A Sense of Place
Many Uses for Protected Land
by John Gavitt
Many people may think that having a conservation easement on your property means that you sit there and watch the trees grow, and that the land is normally not used for economic benefit. This is not the case with North River Retreat, my 437-acre property near Delray (Hampshire County), West Virginia. The uses of this land are many and varied. I lease some of my acres to a neighbor for cattle grazing, and I also allow timber harvest under the guidance of a forest management plan. Primarily, though, I use my property to offer outdoor experiences to hunters and anglers of all skill levels, as well as to hikers and campers.
My acreage features wooded tracts, open fields, ponds, and access to the North River, a tributary of the Cacapon River, in the Potomac watershed. I also plant wildlife food plots for deer, wild turkey and other game species. Migratory birds and other non-game wildlife benefit from these plantings and other habitat improvements as well.
Fall and spring are the busiest seasons at North River Retreat. We are a licensed shooting preserve, and during the fall months clients come to hunt bobwhite quail that are released on the property. My English setters, Molly and Leila, are available for those without trained dogs. Deer hunters show up around the same time with bow and gun to hunt from my tree stands and blinds. I supply all necessary gear and safety training, so beginners are welcome.
Spring turkey hunts, beginning in late April, round out the year. In addition, the Retreat offers shooting instruction, clay pigeon shooting at a “sporting clays” range, and fishing all year round. Anglers can test their skills at ponds stocked with trout and bass, or fish on the North River. We also offer camping and lodging in a rustic cabin to anyone who is interested in staying overnight.
This property is about people, too. It’s about friends and family enjoying the companionship of a day in the woods. I want to instill in others a greater appreciation for the beauty of the world God created for all living things, and I have shared experiences and built friendships with many visitors to the Retreat. Not all are hunters or anglers; in fact many live in the city and come here just to experience the peace and beauty of nature.
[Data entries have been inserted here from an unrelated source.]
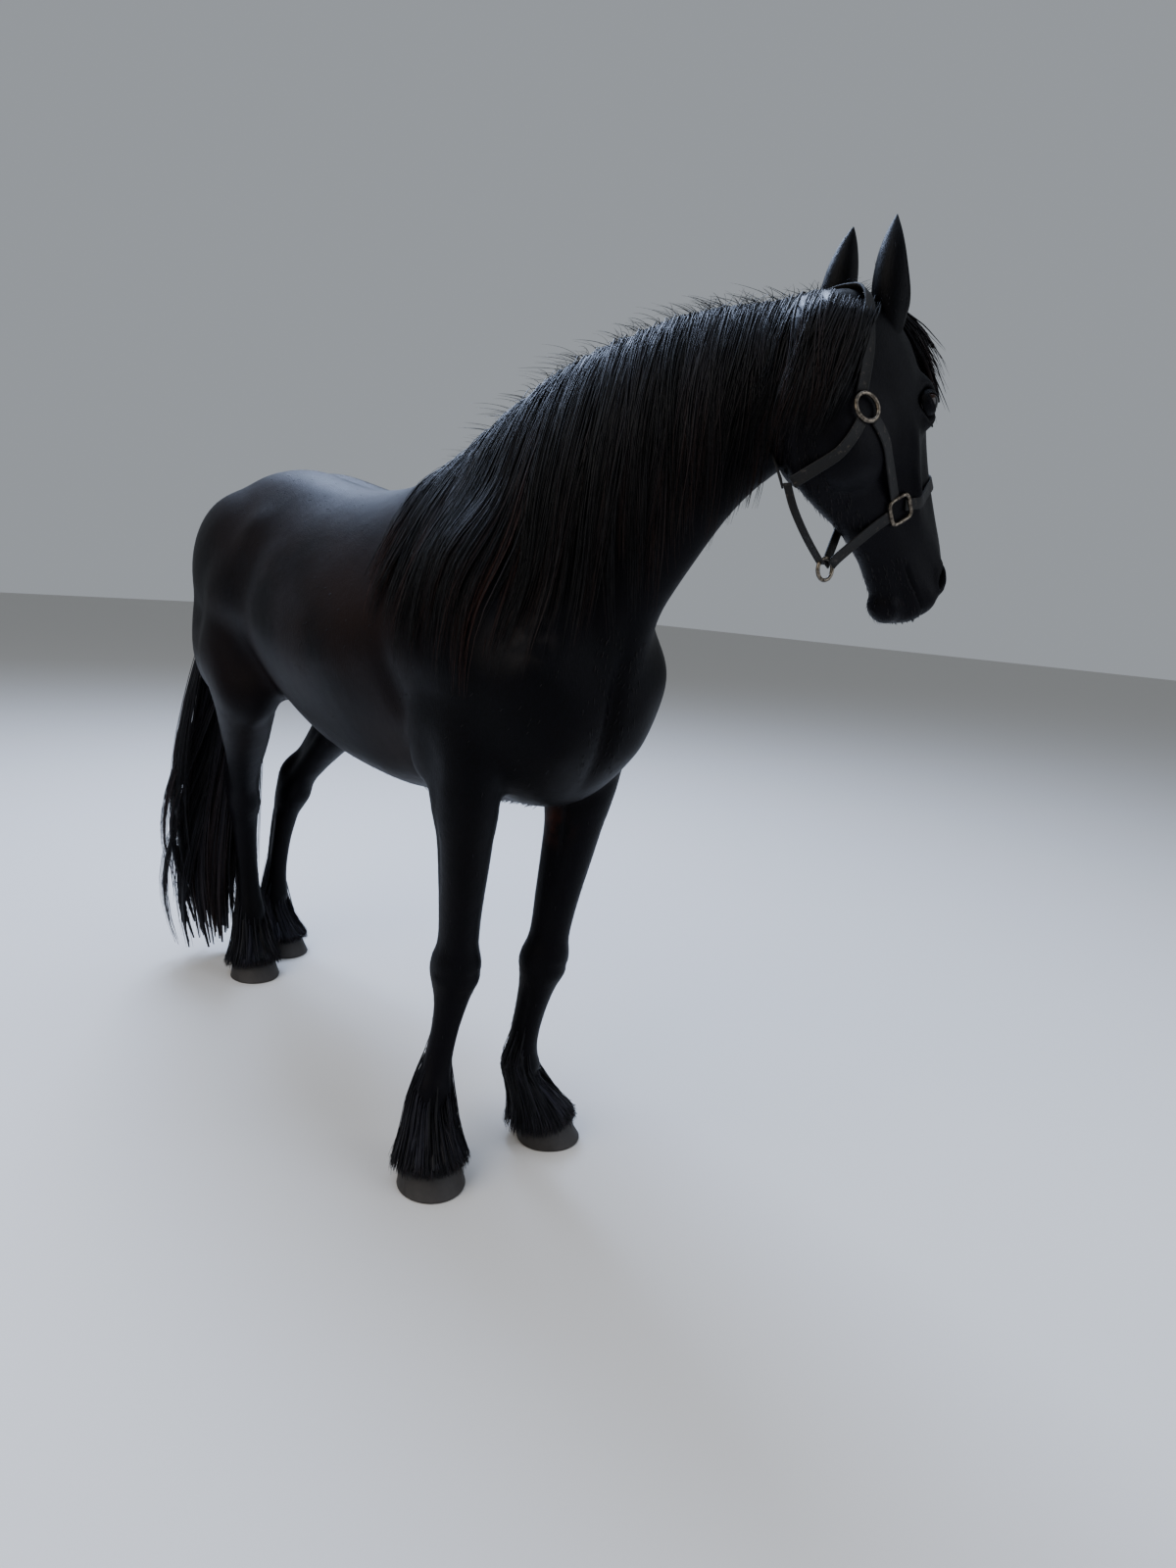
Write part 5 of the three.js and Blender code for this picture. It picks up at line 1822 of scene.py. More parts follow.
@dataclass
class Hoof:
    """One hoof with its flat sole, sloping wall and growth rings, in millimetres."""

    leg: Leg
    sides: int = 48
    profile: tuple[tuple[float, float, float, float, float], ...] = (
        (0, 0, 79, 67, 71), (1.5, 0, 82, 69.5, 75), (5, 0, 83, 70, 76), (24, -6, 75, 66, 71),
    )
    coronet_reach: Triple = (57, 54, 58)

    def build(self) -> Piece:
        """Lofts the wall from the sole to the coronet.

        Returns:
            The closed hoof.
        """
        leg = self.leg
        rings = []
        for z, shift, front, back, side in self.profile:
            centre = np.array(leg.sole) + leg.forward * shift + UP * z
            section = Section(centre, leg.forward, leg.across, front, back, side, square=1)
            rings.append(section.ring(self.sides))
        last = self.profile[-1]
        top = leg.coronet() + UP * 1.0
        for share in np.linspace(0, 1, 9)[1:]:
            foot = np.array(leg.sole) + leg.forward * last[1] + UP * last[0]
            centre = foot * (1 - share) + top * share
            up = unit(leg.forward * (1 - share) + leg.coronet_up * share)
            ripple = 0.5 * math.sin(share * 20)
            front, back, side = (low * (1 - share) + high * share + ripple
                                 for low, high in zip(last[2:], self.coronet_reach))
            section = Section(centre, up, leg.across, front, back, side, square=1)
            rings.append(section.ring(self.sides))
        piece = loft(f"hoof_{leg.foot.value}_horn", rings)
        shade_smooth(piece)
        select_only(piece)
        bpy.ops.object.shade_smooth_by_angle(angle=math.radians(40))
        return piece


@dataclass
class Eye:
    """One eyeball with its lids, in millimetres."""

    side: Side
    sizes: EyeSizes = field(default_factory=EyeSizes)
    lid_stations: int = 72
    # Half the opening along and above and below the gaze, in degrees round the eyeball.
    half_opening: float = 53.0
    upper_opening: float = 25.0
    lower_opening: float = 20.0

    @property
    def centre(self) -> Array:
        """The centre of the eyeball."""
        return HEAD_FRAME.at(self.sizes.along, self.sizes.brow, self.sizes.right * self.side.value)

    @property
    def gaze(self) -> Array:
        """The direction in which the eye looks: sideways and a little ahead."""
        along, brow, right = HEAD_FRAME.axes
        return unit(right * self.side.value + 0.28 * brow + 0.12 * along)

    def ball(self) -> Piece:
        """The eyeball with a slight rise of the cornea.

        Returns:
            The eyeball, with how far each vertex faces the gaze.
        """
        piece = ball(f"eyeball_{self.side.name.lower()}", self.centre, (self.sizes.radius,) * 3)
        places = to_horse(mesh_places(piece))
        facing = (unit(places - self.centre) @ self.gaze)
        rise = 1.6 * np.clip((facing - 0.72) / 0.28, 0, 1) ** 0.5
        set_places(piece, to_scene(places + unit(places - self.centre) * (rise - 0.4)[:, None]))
        set_attribute(piece, "facing", facing)
        shade_smooth(piece)
        return piece

    def lids(self) -> Piece:
        """Lofts the two lids as one ring of rolled sections round the opening.

        Returns:
            The closed band of both lids.
        """
        gaze = self.gaze
        slant = math.radians(self.sizes.slant)
        inner = HEAD_FRAME.axes[0] * math.cos(slant) + HEAD_FRAME.axes[1] * math.sin(slant)
        corner = unit(inner - gaze * (inner @ gaze))
        above = np.cross(gaze, corner) if self.side is Side.LEFT else np.cross(corner, gaze)
        if above @ HEAD_FRAME.axes[1] < 0:
            above = -above
        radius = self.sizes.radius
        rings = []
        for step in range(self.lid_stations):
            turn = 2 * math.pi * step / self.lid_stations
            upper = max(0.0, math.sin(turn))
            opening = self.upper_opening if upper else self.lower_opening
            high = opening * (1 - 0.25 * math.cos(turn) ** 2)
            line = (
                (1, radius + 0.6), (0, radius + 1.5), (2.5, radius + 2.6), (7, radius + 2.7),
                (10, radius + 1.9 + 0.4 * upper), (14, radius + 2.5 + 1.0 * upper),
                (22, radius + 2.2 + 1.0 * upper), (36, radius + 1.8 + 0.6 * upper),
                (52, radius + 1.0), (68, radius - 5), (50, radius - 9), (26, radius - 5),
            )
            ring = []
            for margin, reach in line:
                along_lid = (self.half_opening + margin * 0.8) * math.cos(turn)
                over_lid = (high + margin) * math.sin(turn)
                angle = math.radians(math.hypot(along_lid, over_lid))
                way = unit(corner * along_lid + above * over_lid)
                ring.append(self.centre + (gaze * math.cos(angle) + way * math.sin(angle)) * reach)
            rings.append(np.array(ring))
        return closed_band(f"lids_{self.side.name.lower()}", rings)


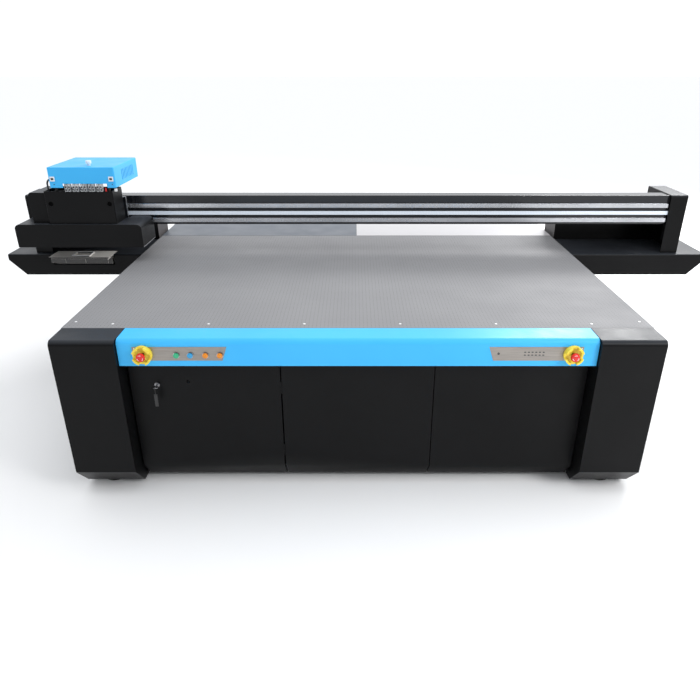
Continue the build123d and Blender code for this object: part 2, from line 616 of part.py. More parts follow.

North River Retreat is only a few hours from Washington, DC. Sadly, large acreages such as this are becoming scarcer as development spreads westward from Washington. Rural areas like mine are not just woodland and fields that are waiting to be subdivided into squared off sites for suburban homes with lawns. Actually, these acres are a small part of a great watershed that is essential to the health of local communities and to the survival of many wild plant and animal species.
In 2000, I decided to protect my land permanently, donating a conservation easement to Potomac Conservancy and the Cacapon and Lost Rivers Land Trust. I have found comfort in making a contribution toward future land protection, and not just complaining about the unplanned development that is occurring in our cherished watershed.
Just taking time to walk over the property through the different seasons helps me understand the importance of preserving natural and scenic spaces. I am privileged to be able to protect and enjoy my land, and organizations such as Potomac Conservancy and the Cacapon and Lost Rivers Land Trust provide the opportunity to pass these wonderful benefits on to future generations.